Repeat verbatim only the lines from the opening of the material below through the one that contains "that lies on".

--- MATERIAL PROVIDED ---

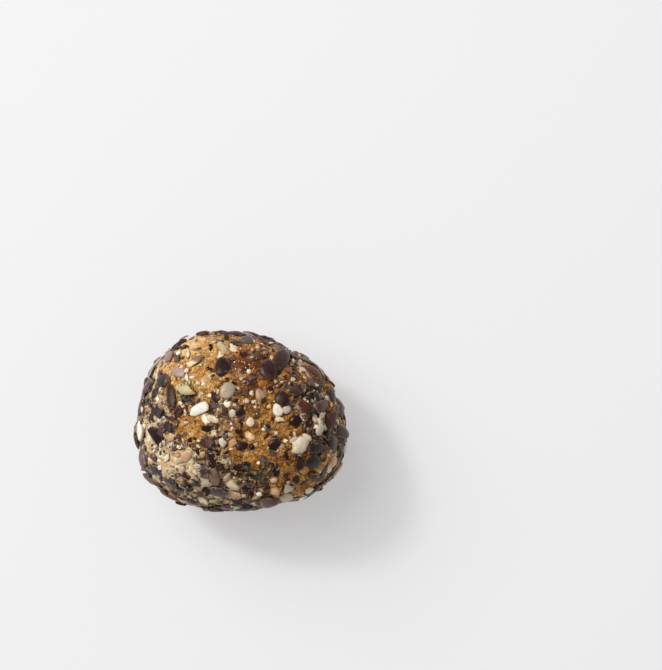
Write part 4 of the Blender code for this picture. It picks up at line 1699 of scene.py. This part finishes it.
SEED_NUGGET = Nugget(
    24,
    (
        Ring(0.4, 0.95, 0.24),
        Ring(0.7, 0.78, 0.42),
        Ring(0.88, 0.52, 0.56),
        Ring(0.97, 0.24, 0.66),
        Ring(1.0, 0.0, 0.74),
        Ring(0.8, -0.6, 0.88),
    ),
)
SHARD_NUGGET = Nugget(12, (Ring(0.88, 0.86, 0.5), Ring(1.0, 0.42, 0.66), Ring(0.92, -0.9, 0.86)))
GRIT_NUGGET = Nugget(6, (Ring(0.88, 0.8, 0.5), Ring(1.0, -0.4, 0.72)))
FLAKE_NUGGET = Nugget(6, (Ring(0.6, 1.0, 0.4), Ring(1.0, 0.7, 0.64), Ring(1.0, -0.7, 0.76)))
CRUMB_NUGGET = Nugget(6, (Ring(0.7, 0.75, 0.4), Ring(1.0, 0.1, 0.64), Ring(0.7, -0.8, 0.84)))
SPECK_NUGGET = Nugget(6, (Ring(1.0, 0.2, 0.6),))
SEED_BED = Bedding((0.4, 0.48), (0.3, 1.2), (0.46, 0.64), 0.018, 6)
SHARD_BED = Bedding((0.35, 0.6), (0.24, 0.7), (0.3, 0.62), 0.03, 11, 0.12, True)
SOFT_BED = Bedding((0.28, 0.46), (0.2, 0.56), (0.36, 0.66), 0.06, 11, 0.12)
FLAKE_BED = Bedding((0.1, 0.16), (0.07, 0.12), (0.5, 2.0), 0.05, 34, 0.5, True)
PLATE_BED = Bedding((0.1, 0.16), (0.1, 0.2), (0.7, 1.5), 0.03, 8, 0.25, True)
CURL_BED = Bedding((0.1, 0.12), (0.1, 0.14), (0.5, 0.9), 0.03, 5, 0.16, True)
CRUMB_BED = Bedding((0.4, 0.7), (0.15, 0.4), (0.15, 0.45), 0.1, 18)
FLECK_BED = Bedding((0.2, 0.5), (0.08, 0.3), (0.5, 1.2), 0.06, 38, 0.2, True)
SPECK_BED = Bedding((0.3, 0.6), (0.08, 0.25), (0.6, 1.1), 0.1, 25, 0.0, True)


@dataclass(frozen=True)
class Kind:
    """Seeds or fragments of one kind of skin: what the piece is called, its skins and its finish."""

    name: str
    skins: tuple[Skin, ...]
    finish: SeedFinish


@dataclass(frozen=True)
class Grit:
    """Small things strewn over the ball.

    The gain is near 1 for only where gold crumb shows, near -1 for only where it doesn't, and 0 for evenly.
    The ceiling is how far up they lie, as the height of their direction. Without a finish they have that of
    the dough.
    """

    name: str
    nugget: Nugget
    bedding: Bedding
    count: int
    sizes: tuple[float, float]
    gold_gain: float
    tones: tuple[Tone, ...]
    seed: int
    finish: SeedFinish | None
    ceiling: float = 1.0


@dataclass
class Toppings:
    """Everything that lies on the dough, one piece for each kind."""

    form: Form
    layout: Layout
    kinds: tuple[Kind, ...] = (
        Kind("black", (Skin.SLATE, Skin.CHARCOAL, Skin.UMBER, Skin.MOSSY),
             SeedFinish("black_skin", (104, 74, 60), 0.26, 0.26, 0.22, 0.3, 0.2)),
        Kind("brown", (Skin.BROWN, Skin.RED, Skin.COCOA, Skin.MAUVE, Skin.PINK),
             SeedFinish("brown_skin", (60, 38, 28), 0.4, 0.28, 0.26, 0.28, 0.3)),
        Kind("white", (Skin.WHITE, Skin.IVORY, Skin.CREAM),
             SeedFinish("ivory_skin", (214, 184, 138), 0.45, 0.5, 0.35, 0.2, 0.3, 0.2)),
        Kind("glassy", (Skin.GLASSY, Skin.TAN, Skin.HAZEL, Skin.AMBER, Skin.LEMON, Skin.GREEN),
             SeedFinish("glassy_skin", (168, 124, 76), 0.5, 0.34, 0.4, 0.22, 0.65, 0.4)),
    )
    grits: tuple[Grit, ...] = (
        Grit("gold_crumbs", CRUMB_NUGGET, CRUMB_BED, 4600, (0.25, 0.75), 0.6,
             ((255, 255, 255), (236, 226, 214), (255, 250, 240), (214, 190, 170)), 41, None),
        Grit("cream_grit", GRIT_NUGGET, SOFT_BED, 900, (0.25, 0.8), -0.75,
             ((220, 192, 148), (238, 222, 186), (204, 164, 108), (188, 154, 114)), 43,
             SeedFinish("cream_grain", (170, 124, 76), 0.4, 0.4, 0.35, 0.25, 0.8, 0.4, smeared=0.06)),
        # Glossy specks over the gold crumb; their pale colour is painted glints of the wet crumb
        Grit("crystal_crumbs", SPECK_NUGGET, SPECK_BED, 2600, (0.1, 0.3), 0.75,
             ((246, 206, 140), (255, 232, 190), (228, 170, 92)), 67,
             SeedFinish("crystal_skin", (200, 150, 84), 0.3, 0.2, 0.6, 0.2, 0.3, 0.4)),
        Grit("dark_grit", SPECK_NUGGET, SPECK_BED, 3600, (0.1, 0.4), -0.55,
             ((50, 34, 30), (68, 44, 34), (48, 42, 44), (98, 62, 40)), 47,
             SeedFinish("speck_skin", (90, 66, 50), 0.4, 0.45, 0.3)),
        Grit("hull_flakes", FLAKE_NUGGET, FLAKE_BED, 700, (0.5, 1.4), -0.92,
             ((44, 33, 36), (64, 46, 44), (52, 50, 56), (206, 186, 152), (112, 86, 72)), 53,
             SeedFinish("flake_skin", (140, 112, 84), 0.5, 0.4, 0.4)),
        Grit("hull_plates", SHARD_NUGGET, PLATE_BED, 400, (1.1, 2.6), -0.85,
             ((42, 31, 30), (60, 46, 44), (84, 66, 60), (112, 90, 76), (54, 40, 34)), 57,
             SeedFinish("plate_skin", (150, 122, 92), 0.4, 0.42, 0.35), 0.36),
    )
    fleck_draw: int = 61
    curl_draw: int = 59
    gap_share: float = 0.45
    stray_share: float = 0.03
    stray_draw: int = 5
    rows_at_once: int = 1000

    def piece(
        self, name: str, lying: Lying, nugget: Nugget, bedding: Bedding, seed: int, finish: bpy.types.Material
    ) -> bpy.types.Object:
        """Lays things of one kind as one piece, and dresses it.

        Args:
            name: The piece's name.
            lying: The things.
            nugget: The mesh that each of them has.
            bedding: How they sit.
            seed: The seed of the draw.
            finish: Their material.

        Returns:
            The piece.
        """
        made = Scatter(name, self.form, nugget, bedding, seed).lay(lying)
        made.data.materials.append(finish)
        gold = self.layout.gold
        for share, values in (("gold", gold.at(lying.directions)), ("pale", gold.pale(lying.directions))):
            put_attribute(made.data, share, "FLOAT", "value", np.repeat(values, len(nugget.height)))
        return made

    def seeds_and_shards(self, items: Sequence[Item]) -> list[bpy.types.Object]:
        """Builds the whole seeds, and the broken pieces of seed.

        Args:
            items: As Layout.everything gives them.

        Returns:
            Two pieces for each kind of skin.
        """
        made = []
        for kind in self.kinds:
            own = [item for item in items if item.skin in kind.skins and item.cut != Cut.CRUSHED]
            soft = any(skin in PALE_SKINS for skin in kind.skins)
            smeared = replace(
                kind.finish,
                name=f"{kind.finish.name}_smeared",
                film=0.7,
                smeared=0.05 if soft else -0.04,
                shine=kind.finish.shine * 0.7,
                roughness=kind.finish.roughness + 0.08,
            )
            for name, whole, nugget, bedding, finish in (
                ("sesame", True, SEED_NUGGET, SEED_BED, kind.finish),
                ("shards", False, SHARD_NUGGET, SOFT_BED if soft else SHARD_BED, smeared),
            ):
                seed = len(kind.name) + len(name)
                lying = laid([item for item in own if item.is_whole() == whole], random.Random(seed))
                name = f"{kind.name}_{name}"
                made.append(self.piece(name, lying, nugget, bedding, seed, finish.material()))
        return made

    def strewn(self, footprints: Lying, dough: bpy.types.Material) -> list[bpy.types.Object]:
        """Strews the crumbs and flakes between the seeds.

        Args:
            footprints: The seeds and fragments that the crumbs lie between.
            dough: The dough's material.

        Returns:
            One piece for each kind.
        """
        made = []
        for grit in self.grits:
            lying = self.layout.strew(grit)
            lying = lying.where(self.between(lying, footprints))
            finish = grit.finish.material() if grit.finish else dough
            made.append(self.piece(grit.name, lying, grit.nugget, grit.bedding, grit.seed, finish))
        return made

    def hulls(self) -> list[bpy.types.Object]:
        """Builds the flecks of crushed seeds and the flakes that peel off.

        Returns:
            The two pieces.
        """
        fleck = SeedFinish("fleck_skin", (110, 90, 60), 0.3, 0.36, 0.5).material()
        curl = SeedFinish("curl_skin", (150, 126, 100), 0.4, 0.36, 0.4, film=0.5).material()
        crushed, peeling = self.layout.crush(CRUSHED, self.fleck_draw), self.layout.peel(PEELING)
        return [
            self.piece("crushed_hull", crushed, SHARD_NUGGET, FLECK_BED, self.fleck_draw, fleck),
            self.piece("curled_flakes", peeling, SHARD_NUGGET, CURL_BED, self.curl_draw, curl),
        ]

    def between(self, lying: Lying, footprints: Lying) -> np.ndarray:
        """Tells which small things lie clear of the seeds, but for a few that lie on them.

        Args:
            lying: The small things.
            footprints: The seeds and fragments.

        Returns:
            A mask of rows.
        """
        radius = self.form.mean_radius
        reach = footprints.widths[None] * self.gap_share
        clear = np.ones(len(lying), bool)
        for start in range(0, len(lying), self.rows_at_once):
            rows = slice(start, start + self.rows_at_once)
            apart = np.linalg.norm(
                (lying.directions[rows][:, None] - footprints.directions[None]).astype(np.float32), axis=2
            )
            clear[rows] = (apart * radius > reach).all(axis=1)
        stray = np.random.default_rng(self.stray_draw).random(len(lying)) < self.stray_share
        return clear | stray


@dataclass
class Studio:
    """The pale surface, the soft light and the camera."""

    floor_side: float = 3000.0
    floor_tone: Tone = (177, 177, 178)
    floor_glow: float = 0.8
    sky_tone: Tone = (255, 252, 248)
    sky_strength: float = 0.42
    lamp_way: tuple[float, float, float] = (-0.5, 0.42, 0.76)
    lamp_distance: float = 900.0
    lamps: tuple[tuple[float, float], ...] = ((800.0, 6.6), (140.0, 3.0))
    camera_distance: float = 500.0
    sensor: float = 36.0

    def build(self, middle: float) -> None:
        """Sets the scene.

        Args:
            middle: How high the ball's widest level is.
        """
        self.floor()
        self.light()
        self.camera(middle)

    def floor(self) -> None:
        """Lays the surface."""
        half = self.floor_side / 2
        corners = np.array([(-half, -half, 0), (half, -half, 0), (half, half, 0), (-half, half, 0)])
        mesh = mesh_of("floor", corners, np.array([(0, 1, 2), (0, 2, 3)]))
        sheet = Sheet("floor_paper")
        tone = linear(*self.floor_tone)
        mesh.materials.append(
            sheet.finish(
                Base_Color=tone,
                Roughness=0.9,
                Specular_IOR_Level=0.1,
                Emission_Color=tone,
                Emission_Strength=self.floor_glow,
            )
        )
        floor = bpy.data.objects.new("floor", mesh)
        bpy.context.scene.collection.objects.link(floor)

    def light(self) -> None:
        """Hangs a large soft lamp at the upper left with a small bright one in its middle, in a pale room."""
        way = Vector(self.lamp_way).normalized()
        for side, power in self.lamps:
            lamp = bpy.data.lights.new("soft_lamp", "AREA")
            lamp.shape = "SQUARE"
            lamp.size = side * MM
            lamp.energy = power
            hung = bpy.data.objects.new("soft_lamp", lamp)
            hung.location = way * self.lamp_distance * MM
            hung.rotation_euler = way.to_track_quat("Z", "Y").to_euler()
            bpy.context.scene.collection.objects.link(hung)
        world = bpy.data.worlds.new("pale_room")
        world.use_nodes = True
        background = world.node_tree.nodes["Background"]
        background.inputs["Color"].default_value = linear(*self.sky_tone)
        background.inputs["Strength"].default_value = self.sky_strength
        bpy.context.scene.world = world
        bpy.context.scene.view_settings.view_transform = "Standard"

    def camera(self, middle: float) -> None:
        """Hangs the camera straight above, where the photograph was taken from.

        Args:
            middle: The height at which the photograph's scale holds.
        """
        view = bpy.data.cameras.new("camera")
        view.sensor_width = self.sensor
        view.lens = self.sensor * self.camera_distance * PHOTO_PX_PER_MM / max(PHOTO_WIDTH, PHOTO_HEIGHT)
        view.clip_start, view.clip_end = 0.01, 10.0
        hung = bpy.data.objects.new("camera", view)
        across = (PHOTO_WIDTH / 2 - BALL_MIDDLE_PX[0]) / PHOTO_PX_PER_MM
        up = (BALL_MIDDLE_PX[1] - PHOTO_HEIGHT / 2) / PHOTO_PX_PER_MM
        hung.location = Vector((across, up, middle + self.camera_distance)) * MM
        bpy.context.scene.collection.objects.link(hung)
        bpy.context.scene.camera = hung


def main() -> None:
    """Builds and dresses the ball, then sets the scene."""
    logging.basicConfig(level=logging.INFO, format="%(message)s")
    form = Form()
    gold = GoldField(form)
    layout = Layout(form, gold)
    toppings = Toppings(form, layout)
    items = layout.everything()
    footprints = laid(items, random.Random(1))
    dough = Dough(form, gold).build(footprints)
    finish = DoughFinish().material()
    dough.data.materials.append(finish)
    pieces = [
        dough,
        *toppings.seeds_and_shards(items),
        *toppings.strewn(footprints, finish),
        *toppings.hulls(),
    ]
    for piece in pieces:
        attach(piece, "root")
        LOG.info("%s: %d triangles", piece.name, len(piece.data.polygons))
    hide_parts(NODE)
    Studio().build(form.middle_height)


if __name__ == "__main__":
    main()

---

**IN RESPONSE**
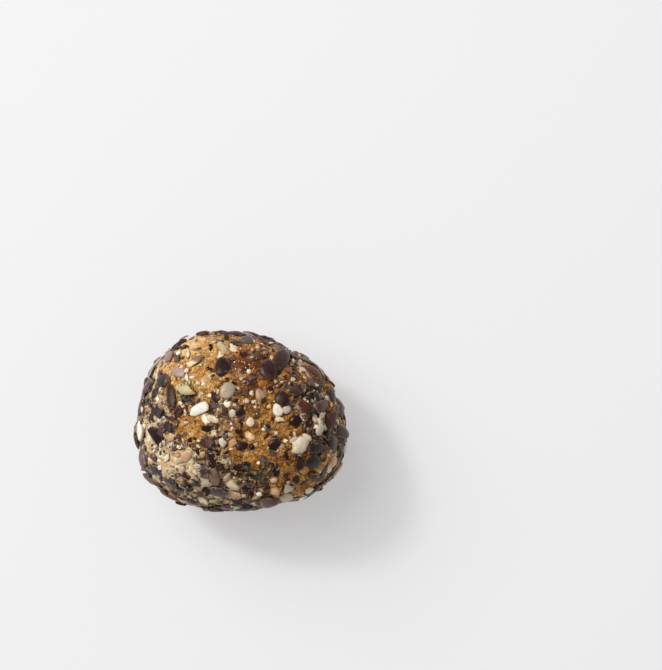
Write part 4 of the Blender code for this picture. It picks up at line 1699 of scene.py. This part finishes it.
SEED_NUGGET = Nugget(
    24,
    (
        Ring(0.4, 0.95, 0.24),
        Ring(0.7, 0.78, 0.42),
        Ring(0.88, 0.52, 0.56),
        Ring(0.97, 0.24, 0.66),
        Ring(1.0, 0.0, 0.74),
        Ring(0.8, -0.6, 0.88),
    ),
)
SHARD_NUGGET = Nugget(12, (Ring(0.88, 0.86, 0.5), Ring(1.0, 0.42, 0.66), Ring(0.92, -0.9, 0.86)))
GRIT_NUGGET = Nugget(6, (Ring(0.88, 0.8, 0.5), Ring(1.0, -0.4, 0.72)))
FLAKE_NUGGET = Nugget(6, (Ring(0.6, 1.0, 0.4), Ring(1.0, 0.7, 0.64), Ring(1.0, -0.7, 0.76)))
CRUMB_NUGGET = Nugget(6, (Ring(0.7, 0.75, 0.4), Ring(1.0, 0.1, 0.64), Ring(0.7, -0.8, 0.84)))
SPECK_NUGGET = Nugget(6, (Ring(1.0, 0.2, 0.6),))
SEED_BED = Bedding((0.4, 0.48), (0.3, 1.2), (0.46, 0.64), 0.018, 6)
SHARD_BED = Bedding((0.35, 0.6), (0.24, 0.7), (0.3, 0.62), 0.03, 11, 0.12, True)
SOFT_BED = Bedding((0.28, 0.46), (0.2, 0.56), (0.36, 0.66), 0.06, 11, 0.12)
FLAKE_BED = Bedding((0.1, 0.16), (0.07, 0.12), (0.5, 2.0), 0.05, 34, 0.5, True)
PLATE_BED = Bedding((0.1, 0.16), (0.1, 0.2), (0.7, 1.5), 0.03, 8, 0.25, True)
CURL_BED = Bedding((0.1, 0.12), (0.1, 0.14), (0.5, 0.9), 0.03, 5, 0.16, True)
CRUMB_BED = Bedding((0.4, 0.7), (0.15, 0.4), (0.15, 0.45), 0.1, 18)
FLECK_BED = Bedding((0.2, 0.5), (0.08, 0.3), (0.5, 1.2), 0.06, 38, 0.2, True)
SPECK_BED = Bedding((0.3, 0.6), (0.08, 0.25), (0.6, 1.1), 0.1, 25, 0.0, True)


@dataclass(frozen=True)
class Kind:
    """Seeds or fragments of one kind of skin: what the piece is called, its skins and its finish."""

    name: str
    skins: tuple[Skin, ...]
    finish: SeedFinish


@dataclass(frozen=True)
class Grit:
    """Small things strewn over the ball.

    The gain is near 1 for only where gold crumb shows, near -1 for only where it doesn't, and 0 for evenly.
    The ceiling is how far up they lie, as the height of their direction. Without a finish they have that of
    the dough.
    """

    name: str
    nugget: Nugget
    bedding: Bedding
    count: int
    sizes: tuple[float, float]
    gold_gain: float
    tones: tuple[Tone, ...]
    seed: int
    finish: SeedFinish | None
    ceiling: float = 1.0


@dataclass
class Toppings:
    """Everything that lies on the dough, one piece for each kind."""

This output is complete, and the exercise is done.